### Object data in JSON
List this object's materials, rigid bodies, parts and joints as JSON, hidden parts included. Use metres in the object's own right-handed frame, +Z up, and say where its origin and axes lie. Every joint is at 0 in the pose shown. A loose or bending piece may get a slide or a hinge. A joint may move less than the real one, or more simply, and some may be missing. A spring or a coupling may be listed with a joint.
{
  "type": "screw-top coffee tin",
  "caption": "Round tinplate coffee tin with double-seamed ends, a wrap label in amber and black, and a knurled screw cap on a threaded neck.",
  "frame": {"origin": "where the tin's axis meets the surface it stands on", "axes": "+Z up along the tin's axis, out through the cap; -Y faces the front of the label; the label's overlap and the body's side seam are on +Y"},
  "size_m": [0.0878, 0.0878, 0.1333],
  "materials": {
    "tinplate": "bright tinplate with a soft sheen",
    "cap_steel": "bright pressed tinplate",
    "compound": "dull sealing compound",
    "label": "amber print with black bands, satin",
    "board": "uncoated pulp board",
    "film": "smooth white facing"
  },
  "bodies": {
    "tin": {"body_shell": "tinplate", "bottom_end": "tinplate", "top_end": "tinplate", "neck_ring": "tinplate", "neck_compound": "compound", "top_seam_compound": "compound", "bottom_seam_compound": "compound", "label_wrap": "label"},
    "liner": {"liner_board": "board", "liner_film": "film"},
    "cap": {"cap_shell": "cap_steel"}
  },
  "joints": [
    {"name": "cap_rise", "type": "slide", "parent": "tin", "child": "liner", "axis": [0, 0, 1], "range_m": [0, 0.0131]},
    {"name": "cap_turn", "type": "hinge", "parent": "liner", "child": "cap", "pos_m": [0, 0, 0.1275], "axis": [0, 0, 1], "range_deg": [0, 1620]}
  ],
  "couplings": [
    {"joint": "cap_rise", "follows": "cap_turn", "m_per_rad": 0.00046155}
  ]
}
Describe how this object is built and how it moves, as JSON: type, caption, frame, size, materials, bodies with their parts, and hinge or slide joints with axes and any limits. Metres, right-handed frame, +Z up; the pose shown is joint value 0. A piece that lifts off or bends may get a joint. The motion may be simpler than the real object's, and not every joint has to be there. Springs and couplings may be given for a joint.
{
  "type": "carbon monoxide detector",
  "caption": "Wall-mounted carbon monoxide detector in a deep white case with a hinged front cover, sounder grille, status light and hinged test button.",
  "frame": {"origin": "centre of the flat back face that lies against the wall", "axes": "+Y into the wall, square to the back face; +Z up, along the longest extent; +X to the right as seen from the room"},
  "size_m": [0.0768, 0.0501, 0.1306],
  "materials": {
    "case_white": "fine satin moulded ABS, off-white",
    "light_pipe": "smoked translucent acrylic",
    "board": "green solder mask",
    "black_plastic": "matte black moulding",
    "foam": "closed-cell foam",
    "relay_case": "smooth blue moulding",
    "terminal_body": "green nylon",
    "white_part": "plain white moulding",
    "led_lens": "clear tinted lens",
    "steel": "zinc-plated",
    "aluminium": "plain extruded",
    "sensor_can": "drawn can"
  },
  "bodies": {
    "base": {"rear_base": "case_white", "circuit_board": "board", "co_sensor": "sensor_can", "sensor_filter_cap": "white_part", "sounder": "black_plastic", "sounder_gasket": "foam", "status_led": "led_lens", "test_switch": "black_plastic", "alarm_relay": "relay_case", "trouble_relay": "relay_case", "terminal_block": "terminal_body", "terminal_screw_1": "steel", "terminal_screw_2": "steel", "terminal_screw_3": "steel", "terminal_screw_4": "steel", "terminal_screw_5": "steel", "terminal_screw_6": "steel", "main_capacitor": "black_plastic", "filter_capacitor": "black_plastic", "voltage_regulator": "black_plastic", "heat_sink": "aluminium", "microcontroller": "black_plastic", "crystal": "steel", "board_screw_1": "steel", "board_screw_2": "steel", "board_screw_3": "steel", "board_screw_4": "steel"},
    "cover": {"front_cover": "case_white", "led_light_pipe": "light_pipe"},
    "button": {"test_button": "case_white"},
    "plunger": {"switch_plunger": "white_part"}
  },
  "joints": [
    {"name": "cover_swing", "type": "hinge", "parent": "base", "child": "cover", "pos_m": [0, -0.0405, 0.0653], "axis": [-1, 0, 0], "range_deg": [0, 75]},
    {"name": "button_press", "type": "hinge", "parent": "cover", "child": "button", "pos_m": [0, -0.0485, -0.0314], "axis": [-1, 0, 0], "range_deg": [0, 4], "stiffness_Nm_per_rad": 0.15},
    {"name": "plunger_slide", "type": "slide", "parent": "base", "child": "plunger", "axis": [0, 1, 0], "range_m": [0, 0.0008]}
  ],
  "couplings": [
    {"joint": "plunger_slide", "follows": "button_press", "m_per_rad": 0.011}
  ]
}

### Your task
Take the entries above and transcribe them exactly.

### Answer to this task
List this object's materials, rigid bodies, parts and joints as JSON, hidden parts included. Use metres in the object's own right-handed frame, +Z up, and say where its origin and axes lie. Every joint is at 0 in the pose shown. A loose or bending piece may get a slide or a hinge. A joint may move less than the real one, or more simply, and some may be missing. A spring or a coupling may be listed with a joint.
{
  "type": "screw-top coffee tin",
  "caption": "Round tinplate coffee tin with double-seamed ends, a wrap label in amber and black, and a knurled screw cap on a threaded neck.",
  "frame": {"origin": "where the tin's axis meets the surface it stands on", "axes": "+Z up along the tin's axis, out through the cap; -Y faces the front of the label; the label's overlap and the body's side seam are on +Y"},
  "size_m": [0.0878, 0.0878, 0.1333],
  "materials": {
    "tinplate": "bright tinplate with a soft sheen",
    "cap_steel": "bright pressed tinplate",
    "compound": "dull sealing compound",
    "label": "amber print with black bands, satin",
    "board": "uncoated pulp board",
    "film": "smooth white facing"
  },
  "bodies": {
    "tin": {"body_shell": "tinplate", "bottom_end": "tinplate", "top_end": "tinplate", "neck_ring": "tinplate", "neck_compound": "compound", "top_seam_compound": "compound", "bottom_seam_compound": "compound", "label_wrap": "label"},
    "liner": {"liner_board": "board", "liner_film": "film"},
    "cap": {"cap_shell": "cap_steel"}
  },
  "joints": [
    {"name": "cap_rise", "type": "slide", "parent": "tin", "child": "liner", "axis": [0, 0, 1], "range_m": [0, 0.0131]},
    {"name": "cap_turn", "type": "hinge", "parent": "liner", "child": "cap", "pos_m": [0, 0, 0.1275], "axis": [0, 0, 1], "range_deg": [0, 1620]}
  ],
  "couplings": [
    {"joint": "cap_rise", "follows": "cap_turn", "m_per_rad": 0.00046155}
  ]
}
Describe how this object is built and how it moves, as JSON: type, caption, frame, size, materials, bodies with their parts, and hinge or slide joints with axes and any limits. Metres, right-handed frame, +Z up; the pose shown is joint value 0. A piece that lifts off or bends may get a joint. The motion may be simpler than the real object's, and not every joint has to be there. Springs and couplings may be given for a joint.
{
  "type": "carbon monoxide detector",
  "caption": "Wall-mounted carbon monoxide detector in a deep white case with a hinged front cover, sounder grille, status light and hinged test button.",
  "frame": {"origin": "centre of the flat back face that lies against the wall", "axes": "+Y into the wall, square to the back face; +Z up, along the longest extent; +X to the right as seen from the room"},
  "size_m": [0.0768, 0.0501, 0.1306],
  "materials": {
    "case_white": "fine satin moulded ABS, off-white",
    "light_pipe": "smoked translucent acrylic",
    "board": "green solder mask",
    "black_plastic": "matte black moulding",
    "foam": "closed-cell foam",
    "relay_case": "smooth blue moulding",
    "terminal_body": "green nylon",
    "white_part": "plain white moulding",
    "led_lens": "clear tinted lens",
    "steel": "zinc-plated",
    "aluminium": "plain extruded",
    "sensor_can": "drawn can"
  },
  "bodies": {
    "base": {"rear_base": "case_white", "circuit_board": "board", "co_sensor": "sensor_can", "sensor_filter_cap": "white_part", "sounder": "black_plastic", "sounder_gasket": "foam", "status_led": "led_lens", "test_switch": "black_plastic", "alarm_relay": "relay_case", "trouble_relay": "relay_case", "terminal_block": "terminal_body", "terminal_screw_1": "steel", "terminal_screw_2": "steel", "terminal_screw_3": "steel", "terminal_screw_4": "steel", "terminal_screw_5": "steel", "terminal_screw_6": "steel", "main_capacitor": "black_plastic", "filter_capacitor": "black_plastic", "voltage_regulator": "black_plastic", "heat_sink": "aluminium", "microcontroller": "black_plastic", "crystal": "steel", "board_screw_1": "steel", "board_screw_2": "steel", "board_screw_3": "steel", "board_screw_4": "steel"},
    "cover": {"front_cover": "case_white", "led_light_pipe": "light_pipe"},
    "button": {"test_button": "case_white"},
    "plunger": {"switch_plunger": "white_part"}
  },
  "joints": [
    {"name": "cover_swing", "type": "hinge", "parent": "base", "child": "cover", "pos_m": [0, -0.0405, 0.0653], "axis": [-1, 0, 0], "range_deg": [0, 75]},
    {"name": "button_press", "type": "hinge", "parent": "cover", "child": "button", "pos_m": [0, -0.0485, -0.0314], "axis": [-1, 0, 0], "range_deg": [0, 4], "stiffness_Nm_per_rad": 0.15},
    {"name": "plunger_slide", "type": "slide", "parent": "base", "child": "plunger", "axis": [0, 1, 0], "range_m": [0, 0.0008]}
  ],
  "couplings": [
    {"joint": "plunger_slide", "follows": "button_press", "m_per_rad": 0.011}
  ]
}